Le plus beau mois de sa vie coïncide avec mai 68 : « Ça a été l’occasion de remettre en cause les parents, les lycées et la société. Alors que je n’avais même pas le droit de sortir après minuit, j’ai pu habiter la Sorbonne pendant trois semaines. J’étais devenu gauchiste professionnel. Il y avait une bonne ambiance. On jetait des cocktails Molotov sur les cars des flics. On allait distribuer des tracts aux ouvriers qui nous traitaient de pédés parce que nous avions les cheveux longs. Avec le recul j’ai l’impression d’avoir été trahi par le parti communiste et d’être un des innombrables cocus de l’histoire ! »
Du coup il abandonne ses études et décide de faire sa vie au Quartier Latin : « Mon monde commençait à l’Odéon et finissait à Maubert. » Il insère des petits boulots entre deux chômages : coursier sur deux roues, vendeur de fringues, plongeur dans un restaurant du Marais et, surtout, surveillant d’étalage dans les librairies. « J’ai ainsi pu rattraper mon retard culturel en dévorant Prévert, Vian, Céline, Drieu, Maupassant et quelques autres. »
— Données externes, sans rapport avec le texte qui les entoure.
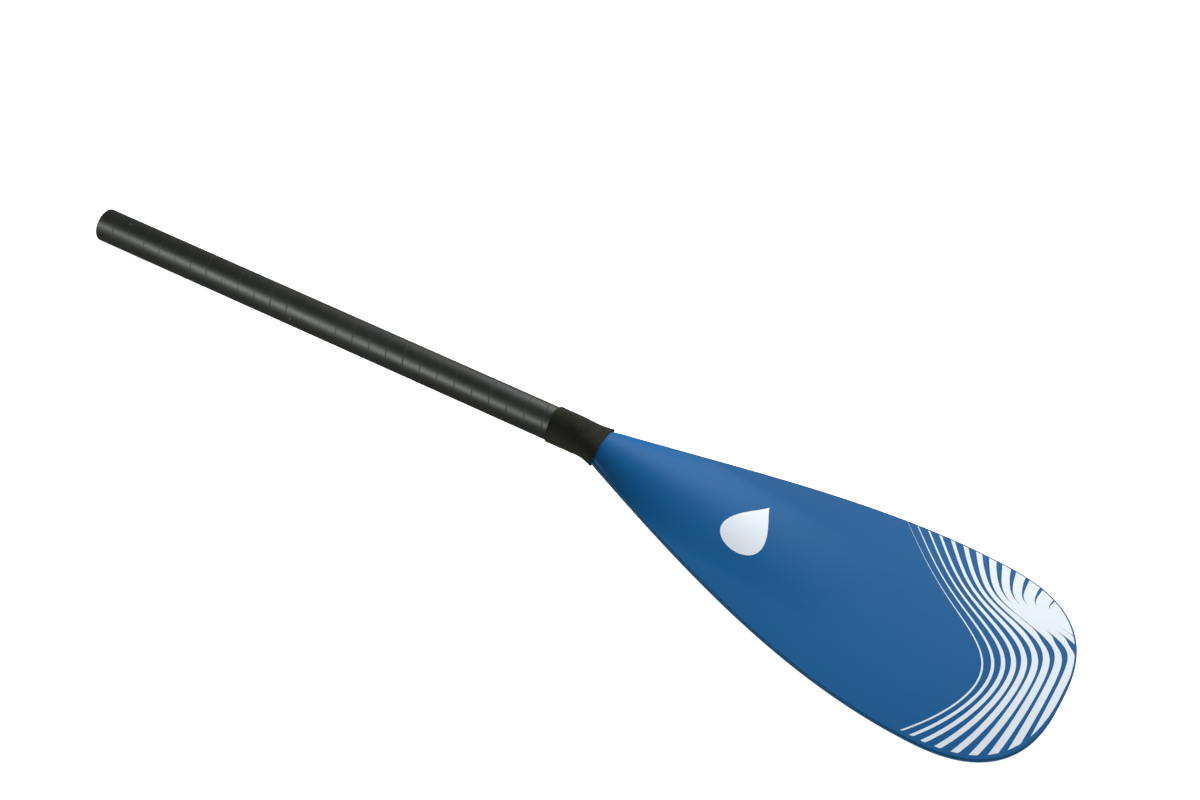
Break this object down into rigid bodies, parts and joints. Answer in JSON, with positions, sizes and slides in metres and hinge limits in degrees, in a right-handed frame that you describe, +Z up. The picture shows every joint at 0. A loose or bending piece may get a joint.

Le soir, avec trois accords plaqués sur une guitare, il essaie de mettre en musique les poèmes qu’il écrit sur l’Espagne ou sur l’Argentine aussi bien que sur la fille de la crémière et qu’il fredonne dans les chambres de bonnes à l’heure où l’on baisse la voix pour ne pas réveiller les voisins.
Un jour qu’il s’était aventuré jusqu’à Montparnasse, il rencontre des loubards d’Argenteuil. C’est le coup de foudre, mais pas le coup de poing. Il s’identifie à eux, il porte leurs blousons, il s’exprime en Verlan. Sans aller toutefois jusqu’à les suivre dans leurs expéditions : « Je n’étais pas partant pour leurs casses minables. Avec cent briques à la clé je ne dis pas… Mais je savais que ma mère serait morte de chagrin si j’avais été en prison. »
Dans les cours d’immeubles (il y a trop de concurrence dans les rues), il interprète (de préférence aux heures des repas) « La Java Bleue », « Le dénicheur » et ses propres couplets : « Les pièces tombaient dru des fenêtres de cuisine. En moins de trois heures on se faisait une bonne matérielle… » Avec un copain accordéoniste il a l’idée d’aller donner la sérénade aux quatre cents aspirants spectateurs qui battent la semaille tous les soirs devant le Café de la Gare. C’est ainsi que l’imprésario Paul Lederman les entend, les engage et la baptise « Les Petits Loulous ».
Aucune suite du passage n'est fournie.